Of the Twilight Time edition, Jeffrey Kauffman wrote that the film "is structurally...diverse, ping ponging back and forth between the trial Bligh (Anthony Hopkins) is forced to undergo after he manages against all odds to get back to civilization after the mutiny, and various vignettes in flashback form which slowly but surely fill in the history of his initially friendly but ultimately contentious relationship with Fletcher Christian (Mel Gibson). Robert Bolt's screenplay seems to give a bit more benefit of the doubt to some of Bligh's behaviors, at least in the first half of the voyage. His increasingly abrupt decisions in the wake of the crew's long exile in Tahiti are perhaps too extreme in what sometimes seems like an overly redacted version of the events, but they at least provide suitable motivation for Christian and several cohorts to set Bligh adrift. Ironically, this at least relatively more 'fair and balanced' portrayal of Bligh tends to suck some of the dramatic impetus out of the film, making the mutineers seem more like petulant spoiled children rather than resolute 'blue collar' types railing against The Man."

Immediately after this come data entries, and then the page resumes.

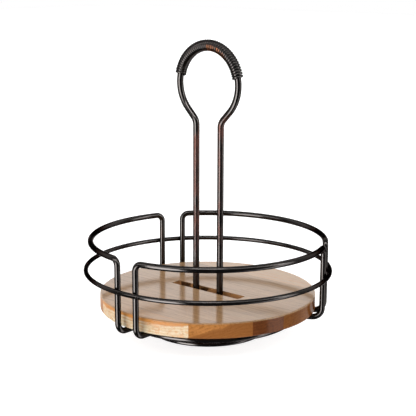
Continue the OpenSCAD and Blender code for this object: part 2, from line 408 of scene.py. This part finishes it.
LEFT, RIGHT = -1, 1
handle_rubs = [
    # side, from height, to height, extra wear
    (LEFT, 0.095, 0.182, 0.22),
    (LEFT, 0.035, 0.100, 0.12),
    (RIGHT, 0.165, 0.196, 0.22),
    (RIGHT, 0.090, 0.165, 0.13),
    (RIGHT, 0.035, 0.100, 0.08),
]
wires = ["rail_wire_back", "rail_wire_left", "rail_wire_right",
         "middle_hoop", "under_hoop", "foot_ring"]
sheets = ["carrier_plate", "base_pan"]
paint(wires, rubbed_bronze("rubbed_bronze_wire", -0.02))
paint(["handle_wire"], rubbed_bronze("rubbed_bronze_handle", 0.0, handle_rubs))
paint(sheets, rubbed_bronze("rubbed_bronze_sheet", -0.05))
print("bronze on the handle,", len(wires), "wires and", len(sheets), "sheets")

# %% [markdown]
# The bearing's pieces stay hidden under the board, but they show from below and when the
# board is lifted out: zinc-plated races with turning marks, bright balls, a nylon cage,
# plain steel rivets, and a rubber ring.

# %% Bearing finishes


def turned_metal(name, colour, rough):
    finish = Finish(name)
    marks = finish.add("ShaderNodeTexWave", {
        "Vector": finish.place, "Scale": 900, "Distortion": 1.5, "Detail": 2},
        wave_type="RINGS", rings_direction="Z")
    cloud = finish.noise(finish.place, 130, detail=4)
    finish.feed("Base Color", finish.mix(cloud, shade(colour, 0.7), colour))
    finish.feed("Roughness", finish.level(cloud, rough, rough + 0.2))
    finish.set(Metallic=1.0)
    finish.bump(marks.outputs["Fac"], 0.01 * MM, 0.5)
    return finish


races = ["lower_race", "upper_race"]
rivets = ["lower_rivets", "upper_rivets", "pivot"]
paint(races, turned_metal("zinc_plate", (0.55, 0.56, 0.57), rough=0.3))
paint(rivets, turned_metal("rivet_steel", (0.6, 0.6, 0.61), rough=0.25))
paint(["bearing_balls"], turned_metal("ball_steel", (0.78, 0.79, 0.8), rough=0.06))

nylon = Finish("cage_nylon")
nylon_cloud = nylon.noise(nylon.place, 200, detail=3)
nylon.feed("Base Color", nylon.mix(nylon_cloud, (0.72, 0.69, 0.6), (0.8, 0.78, 0.7)))
nylon.set(Roughness=0.5, Subsurface_Weight=0.1)
nylon.bump(nylon.noise(nylon.place, 1800), 0.01 * MM)
paint(["ball_cage"], nylon)

rubber = Finish("foot_rubber")
rubber_grain = rubber.noise(rubber.place, 2500, detail=4)
rubber.feed("Base Color", rubber.mix(rubber_grain, (0.018, 0.018, 0.018), (0.035, 0.034, 0.033)))
rubber.set(Roughness=0.85)
rubber.bump(rubber_grain, 0.05 * MM)
paint(["anti_slip_ring"], rubber)
print("bearing finished:", len(races), "races,", len(rivets), "sets of rivets and pins")

# %% [markdown]
# The board is glued up from six acacia staves. Real timber is a solid pattern: rings round
# the middle of the tree, drawn out along the trunk. So each stave gets a ring pattern with
# its own pith line, along X, which draws long grain on the top and arcs on the rim without
# any unwrapping. Noise bends the rings, a second noise makes pores, and wood beyond a
# certain ring is pale sapwood. The top millimetre is painted paler and more even: painted
# light that stands in for the lit top face. The router has scorched the slot's walls in
# places. A clear lacquer lies over all of it: seen from low down it mirrors the bright side
# of the surround, and the stems show in it as warm streaks.

# %% A short way to finish a stave
_, board_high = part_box("board_stave_4")
board_top = board_high.z
ring_width = 2.4 * MM
# half the slot's size, with a little of the wood round it
slot_half_width, slot_half_length = 5.8 * MM, 41 * MM
# paler colour for the top millimetre: painted light standing in for the lit top face
painted_top_light = (0.31, 0.19, 0.098)
fresh_cut, scorched = (0.40, 0.19, 0.075), (0.018, 0.008, 0.004)


def pith_distance(finish, pith, seed):
    """How far a point is from the pith line, bent a little by noise."""
    slid = finish.stretched((0.06, 1, 1), (seed, -pith[0], -pith[1]))
    bend = finish.add("ShaderNodeTexNoise", {
        "Vector": slid, "Scale": 45, "Detail": 3, "Roughness": 0.5})
    bent = finish.vector_math("SUBTRACT", bend.outputs["Color"], (0.5, 0.5, 0.5))
    pushed = finish.add("ShaderNodeVectorMath", {0: bent, "Scale": 12 * MM}, operation="SCALE")
    warped = finish.vector_math("ADD", slid, pushed.outputs["Vector"])
    return finish.length(finish.vector_math("MULTIPLY", warped, (0, 1, 1)))


def slot_walls(finish, axes, seed):
    """Where the slot's cut walls are, and their colour with its scorched patches."""
    across = finish.math("ABSOLUTE", axes["Y"])
    along = finish.math("ABSOLUTE", axes["X"])
    near = finish.math(
        "MULTIPLY",
        finish.step(across, slot_half_width + 0.3 * MM, slot_half_width - 0.2 * MM),
        finish.step(axes["Z"], board_top - 0.2 * MM, board_top - 0.8 * MM))
    near = finish.math("MULTIPLY", near,
                       finish.step(along, slot_half_length, slot_half_length - 1 * MM))
    patches = finish.noise(finish.stretched((1, 1, 0.6), (seed, 0, 0)), 130, detail=3)
    burn = finish.math("MULTIPLY", finish.step(patches, 0.49, 0.57), 0.9)
    return finish.math("MULTIPLY", near, 0.9), finish.mix(burn, fresh_cut, scorched)


def acacia(name, pith, heart, sap, dark, heart_r, seed):
    finish = Finish(name)
    axes = finish.axes()
    # the top millimetre, which gets the paler painted light and the full lacquer
    top_face = finish.step(axes["Z"], board_top - 1.6 * MM, board_top - 0.4 * MM)

    # heartwood inside one ring and sapwood outside it, both uneven along the grain
    radius = pith_distance(finish, pith, seed)
    band = finish.noise(finish.stretched((0.05, 1, 1), (seed, seed, 0)), 60, detail=3)
    heartwood = finish.mix(band, heart, dark)
    sapwood = finish.mix(finish.step(band, 0.42, 1.0), sap, heart)
    edge = finish.step(radius, heart_r - 0.8 * MM, heart_r + 1.2 * MM)
    colour = finish.mix(edge, heartwood, sapwood)
    mottle = finish.noise(finish.stretched((0.5, 1, 1), (0, seed, 0)), 420, detail=2, rough=0.7)
    mottle = finish.math("MULTIPLY", finish.step(mottle, 0.46, 0.66), 0.5)
    colour = finish.mix(mottle, colour, dark)
    # painted light: the top millimetre is made paler and more even
    colour = finish.mix(finish.math("MULTIPLY", top_face, 0.87), colour, painted_top_light)

    # each growth ring ends in darker late wood, fainter on the top face, under the paler painted
    # light
    ring = finish.math("FRACT", finish.math("DIVIDE", radius, ring_width))
    late = finish.math("POWER", ring, 3.0)
    late_shown = finish.math("MULTIPLY", late, finish.level(top_face, 0.4, 0.16))
    colour = finish.mix(late_shown, colour, shade(dark, 0.6))

    # fine grain lines, and pores
    fine = finish.noise(finish.stretched((0.02, 1, 1), (0, seed, 0)), 520, detail=4)
    grained = finish.mix(finish.step(fine, 0.45, 0.75), colour, shade(dark, 0.8))
    colour = finish.mix(0.45, colour, grained)
    pores = finish.noise(finish.stretched((0.045, 1, 1), (seed, 0, 0)), 1300, detail=2)
    pore = finish.step(pores, 0.58, 0.7)
    colour = finish.mix(finish.math("MULTIPLY", pore, 0.45), colour, shade(dark, 0.35))

    wall, cut = slot_walls(finish, axes, seed)
    finish.feed("Base Color", finish.mix(wall, colour, cut))
    finish.feed("Roughness", finish.level(late, 0.5, 0.62))
    finish.feed("Coat Weight", finish.level(top_face, 0.3, 1.0))
    finish.set(Specular_IOR_Level=0.0, Coat_Roughness=0.12, Coat_IOR=1.36)
    finish.bump(finish.math("SUBTRACT", 1.0, pore), 0.03 * MM, 0.25)
    return finish


print("board's top is at", round(board_top / MM, 1), "mm")

# %% [markdown]
# Each stave has its own tree: where the pith lies, how far the heartwood reaches, and the
# colours. The first stave is at the front of the board and the last is at the back, and the
# light sapwood is on those two.

# %% Acacia
cream, straw, honey = (0.59, 0.52, 0.37), (0.55, 0.40, 0.22), (0.40, 0.21, 0.085)
amber, ginger = (0.52, 0.20, 0.045), (0.37, 0.155, 0.043)
russet, chestnut = (0.22, 0.085, 0.024), (0.22, 0.082, 0.022)
brown, walnut = (0.20, 0.072, 0.018), (0.16, 0.05, 0.014)
bark, umber = (0.10, 0.034, 0.009), (0.06, 0.018, 0.006)
stave_timber = [
    # pith (y, z), heartwood, sapwood, dark streaks, heartwood radius, seed
    ((-0.090, 0.100), honey, cream, amber, 0.0668, 1.3),
    ((-0.030, -0.050), russet, ginger, brown, 0.0905, 2.1),
    ((-0.035, 0.085), walnut, amber, umber, 0.090, 3.7),
    ((0.012, -0.050), chestnut, honey, bark, 0.220, 4.4),
    ((0.040, 0.090), brown, amber, umber, 0.220, 5.2),
    ((0.085, -0.030), honey, straw, amber, 0.060, 6.6),
]
for number, timber in enumerate(stave_timber, 1):
    paint([f"board_stave_{number}"], acacia(f"acacia_{number}", *timber))
print("acacia on", len(stave_timber), "staves")

# %% [markdown]
# The grip is one wire wound close round the top of the loop. A straight coil is easy: a
# small circle swept by the Screw modifier. To take it round the loop it could follow a
# curve, but the Simple Deform modifier bends a straight piece into an exact arc when its
# length and its angle are known, so that is used. All the sizes are read from the loaded
# handle. The coil takes the place of the plain sleeve in the mechanical model.

# %% Wound grip
handle_low, handle_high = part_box("handle_wire")
grip_low, grip_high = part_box("grip_coil")
wire_r = (handle_high.y - handle_low.y) / 2
loop_r = handle_high.x - wire_r
coil_r = (grip_high.y - grip_low.y) / 2
loop_z = grip_high.z - coil_r - loop_r
# the winding just clears the handle's wire, and leaves each end of the half circle bare
coil_gap = 0.04 * MM
bare_end = math.radians(10)
coil_wire_r = (coil_r - wire_r - coil_gap) / 2
coil_path_r = coil_r - coil_wire_r
grip_length = (math.pi - 2 * bare_end) * loop_r
turns = 40
pitch = (grip_length - 2 * coil_wire_r) / turns

bpy.ops.object.select_all(action="DESELECT")
bpy.ops.mesh.primitive_circle_add(vertices=12, radius=coil_wire_r)
grip = fresh("wound_grip")
bpy.ops.object.mode_set(mode="EDIT")
bpy.ops.mesh.select_all(action="SELECT")
bpy.ops.transform.rotate(value=math.pi / 2, orient_axis="X", center_override=(0, 0, 0))
bpy.ops.transform.translate(value=(coil_path_r, 0, 0))
bpy.ops.object.mode_set(mode="OBJECT")
sweep = grip.modifiers.new("sweep", "SCREW")
sweep.axis = "Z"
sweep.iterations = turns
sweep.screw_offset = pitch
sweep.steps = 20
sweep.render_steps = 20
sweep.use_merge_vertices = False
apply_modifiers(grip)

bpy.ops.object.mode_set(mode="EDIT")
bpy.ops.mesh.select_all(action="SELECT")
bpy.ops.transform.translate(value=(0, 0, -pitch * turns / 2))
bpy.ops.mesh.fill_holes(sides=0)
bpy.ops.mesh.select_all(action="SELECT")
bpy.ops.mesh.normals_make_consistent(inside=False)
bpy.ops.object.mode_set(mode="OBJECT")
print("straight coil:", turns, "turns,", round(grip.dimensions.z / MM, 1), "mm long")

# %% [markdown]
# The bend's angle is the coil's length divided by the loop's radius. The bend curls the
# coil towards +X, so a quarter turn stands the arc up, and it is then lifted on to the loop.

# %% Bend the grip round the loop
bend = grip.modifiers.new("bend", "SIMPLE_DEFORM")
bend.deform_method = "BEND"
bend.deform_axis = "Y"
bend.angle = grip.dimensions.z / loop_r
apply_modifiers(grip)
bpy.ops.object.mode_set(mode="EDIT")
bpy.ops.mesh.select_all(action="SELECT")
bpy.ops.transform.rotate(value=-math.pi / 2, orient_axis="Y", center_override=(0, 0, 0))
bpy.ops.transform.translate(value=(0, 0, loop_z + loop_r))
bpy.ops.object.mode_set(mode="OBJECT")
bpy.ops.object.shade_smooth_by_angle(angle=math.radians(50))
print("grip spans", [round(v, 4) for v in grip.bound_box[0]], "to",
      [round(v, 4) for v in grip.bound_box[6]])

# %% [markdown]
# A palm rubs the winding on the inner side of the loop, right of its top. The finish also
# needs to know how far a point is from the loop's own line: the grooves between the turns
# are nearer to it and get painted shade, near black, and the crests of the turns are farther and
# can glint.
# The finished grip rides the turntable's body.

# %% Finish the grip


def palm_wear_and_groove_shade(finish, axes):
    """How much the palm adds to the wear, and a mask that is 1 on a turn's crest and 0 in the
    grooves, which get painted shade.
    """
    arm = finish.add("ShaderNodeCombineXYZ", {
        "X": axes["X"], "Z": finish.math("SUBTRACT", axes["Z"], loop_z)})
    radius = finish.length(arm.outputs["Vector"])
    inner = finish.step(radius, loop_r + 2.2 * MM, loop_r + 0.4 * MM)
    right = finish.math("MULTIPLY", finish.step(axes["X"], -7 * MM, 3 * MM),
                        finish.step(axes["X"], 29 * MM, 20 * MM))
    off_path = finish.add("ShaderNodeCombineXYZ", {
        "X": finish.math("SUBTRACT", radius, loop_r), "Y": axes["Y"]})
    height = finish.length(off_path.outputs["Vector"])
    # 1 on the crests of the turns, 0 in the grooves, where the finish paints shade
    unshaded_crest = finish.step(height, coil_r - 0.75 * MM, coil_r - 0.12 * MM)
    return finish.math("MULTIPLY", finish.math("MULTIPLY", inner, right), 0.26), unshaded_crest


grip_bronze = rubbed_bronze("rubbed_bronze_grip", -0.04, patina=0.06,
                            copper=(0.22, 0.08, 0.032), bare=1.0, palm_and_groove_shade=palm_wear_and_groove_shade)
grip.data.materials.append(grip_bronze.material)
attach(grip, "turntable")
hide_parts("grip_coil")
print("grip finished, with", len(grip.data.polygons), "faces")
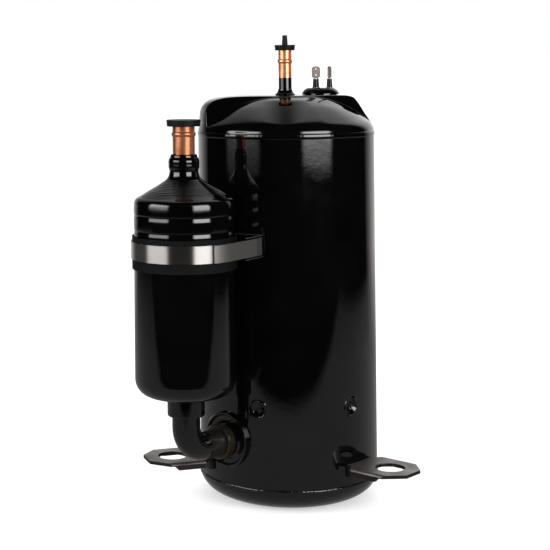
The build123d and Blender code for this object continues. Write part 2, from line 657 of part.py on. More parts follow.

Still, The Bounty is a masterpiece of literary adaptation when compared to Kino's other big book-to-film adaptation: Roland Joffé infamous 1995 reimagining of The Scarlet Letter. To some, Nathaniel Hawthorne's 1850 original novel might qualify as cruel and unusual rendition, yet Hawthorne uses the novel's symbolic and romantic excesses to Trojan-Horse in a far more daring - and postmodern! - study. Here's a novel about adultery (between widow Hester Prynne and Reverend Arthur Dimmesdale) that never even lets its adulterers explicitly confess the nature of their sins - Hawthorne withholds just enough that we become as judgmental as the Puritans surrounding our lovers, and then he guts us with a final chapter where he essentially throws a bunch of conclusions at us and says, "I'm out. Pick the one you like best." And I spend this much time talking about what the book does so you'll have a better sense of how this movie bungles it. Joffé shows his Hester (a boring Demi Moore) and Dimmesdale (Gary Oldman, bungling his big shot as a romantic lead - he's just too creepy) getting it on, and then he tosses in enough side-sexual content (including a cringe-worthy interlude wherein Hester's servant Mituba watches Hester take a bath) to qualify The Scarlet Letter as something you might watch on Cinemax After Hours. Just clarifying the nature of these relationships breaks everything Hawthorne wanted to say about the world's fundamental unknowability. Still, you've got to make choices when you adapt a book, so I'm not against such big choices in principle. No, Joffé also ruins them in practice, most notably during a spectacularly ill-advised climax that tries to turn Oldman into an action hero (spoiler: it doesn't work) and plays like Last of the Mohicans on a budget. This movie is a fiasco.